How Sesklo Treated Its Dead

Death at Sesklo was not sequestered far from the living. Excavators have found burials within and among the houses, including the graves of infants and children placed close to the family dwellings. This intimacy with the dead is a recurring feature of the Neolithic across the Aegean and Anatolia, and it speaks to a worldview in which ancestors remained woven into the fabric of the household.

The burials at Sesklo are generally simple, without the lavish grave goods that would later mark the tombs of Bronze Age elites. This relative equality in death mirrors what we see in life: a community of broadly similar households, without the dramatic gulfs of wealth and power that came later.
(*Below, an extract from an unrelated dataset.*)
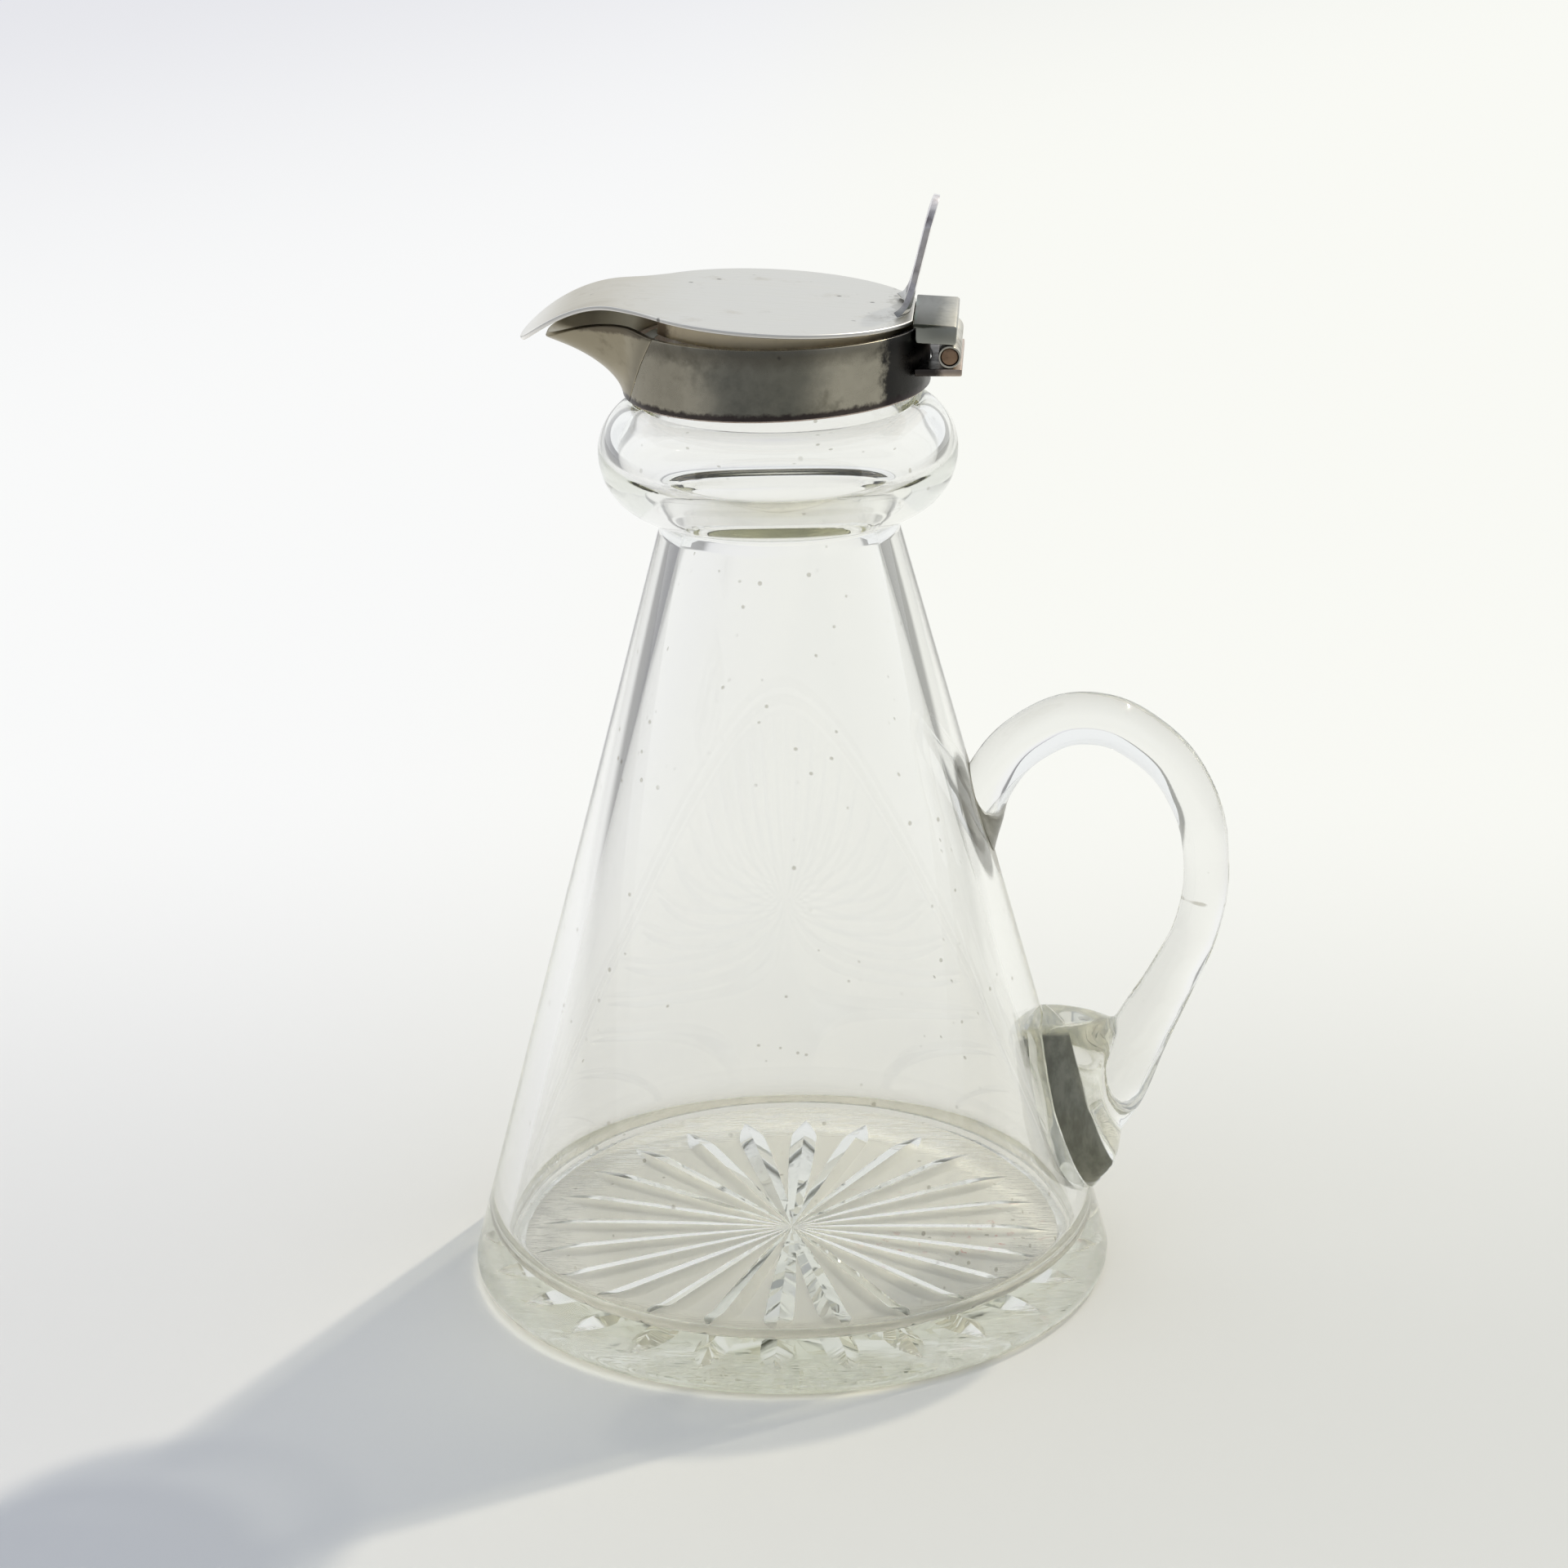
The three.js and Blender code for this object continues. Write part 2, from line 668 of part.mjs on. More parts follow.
const decanter = new THREE.Group();
decanter.add(body);

export default decanter;
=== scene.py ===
import math

import bmesh
import bpy
from mathutils import Matrix, Vector


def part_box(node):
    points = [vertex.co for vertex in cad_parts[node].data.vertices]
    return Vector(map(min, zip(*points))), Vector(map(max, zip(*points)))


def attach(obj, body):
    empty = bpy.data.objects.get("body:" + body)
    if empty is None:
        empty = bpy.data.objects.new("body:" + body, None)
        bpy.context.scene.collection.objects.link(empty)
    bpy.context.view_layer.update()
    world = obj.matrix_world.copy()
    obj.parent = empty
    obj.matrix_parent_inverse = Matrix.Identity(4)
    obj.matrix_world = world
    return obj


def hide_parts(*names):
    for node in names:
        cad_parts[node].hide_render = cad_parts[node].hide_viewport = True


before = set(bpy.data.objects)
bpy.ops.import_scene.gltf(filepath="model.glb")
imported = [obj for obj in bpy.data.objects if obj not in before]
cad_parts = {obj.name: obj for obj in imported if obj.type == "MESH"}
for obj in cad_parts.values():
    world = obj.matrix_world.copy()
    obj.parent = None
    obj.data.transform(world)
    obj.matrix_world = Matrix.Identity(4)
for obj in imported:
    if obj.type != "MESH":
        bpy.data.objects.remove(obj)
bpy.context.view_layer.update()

# Camera: it looks a little down on the jug from the front, with the pouring lip on the left
# and the handle on the right. Its place, turn and lens are those of the photograph.
mm = 0.001
foot_low, foot_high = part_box("glass_body")
axis_x = (foot_low.x + foot_high.x) / 2  # upright axis of the jug
view_azimuth = math.radians(4.0)
view_elevation = math.radians(19.048)
view_distance = 440.354 * mm
view_target = Vector((axis_x, 0, 60 * mm))
view_pitch = math.radians(-0.256)
view_roll = math.radians(-1.022)
view_lens = 89.70
view_sensor = 36

view_turn = (
    Matrix.Rotation(view_azimuth, 4, "Z")
    @ Matrix.Rotation(math.pi / 2 - view_elevation, 4, "X")
)
camera_data = bpy.data.cameras.new("camera")
camera_data.lens = view_lens
camera_data.sensor_width = view_sensor
camera = bpy.data.objects.new("camera", camera_data)
bpy.context.scene.collection.objects.link(camera)
camera.matrix_world = (
    Matrix.Translation(view_target + view_turn.to_3x3() @ Vector((0, 0, view_distance)))
    @ view_turn
    @ Matrix.Rotation(view_pitch, 4, "X")
    @ Matrix.Rotation(view_roll, 4, "Z")
)
bpy.context.scene.camera = camera
bpy.context.scene.view_settings.view_transform = "Standard"

# Light passes through many faces of clear glass and turns back often inside its foot.
light_turns = 32
for kind in ("max_bounces", "glossy_bounces", "transmission_bounces", "transparent_max_bounces"):
    setattr(bpy.context.scene.cycles, kind, light_turns)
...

The dead were remembered, honored, and kept near, but they were not yet used to display rank in the way that great burial mounds and gold-filled graves eventually would.

In this quiet treatment of the dead we glimpse the values of an early farming society: continuity, kinship, and belonging to a place. To be buried beneath or beside the family house was to remain part of the settlement forever, a permanent resident of the hill that the living kept slowly building higher.

Nearby in Europe’s Ancient Story

The Town That Started It All

Sesklo endures as a reminder that history’s biggest turning points are not always monumental. Sometimes they look like a cluster of mud-and-stone houses on a low hill, filled with painted pots, grinding stones, and the ordinary business of families choosing to stay put. From that choice grew everything we recognize as settled life.

The next time the word civilization brings to mind marble columns or great pyramids, it is worth remembering the humbler ground where it truly began. On a windswept mound in Thessaly, thousands of years before writing or empire, people built the first European town and, in doing so, quietly changed the future of a continent.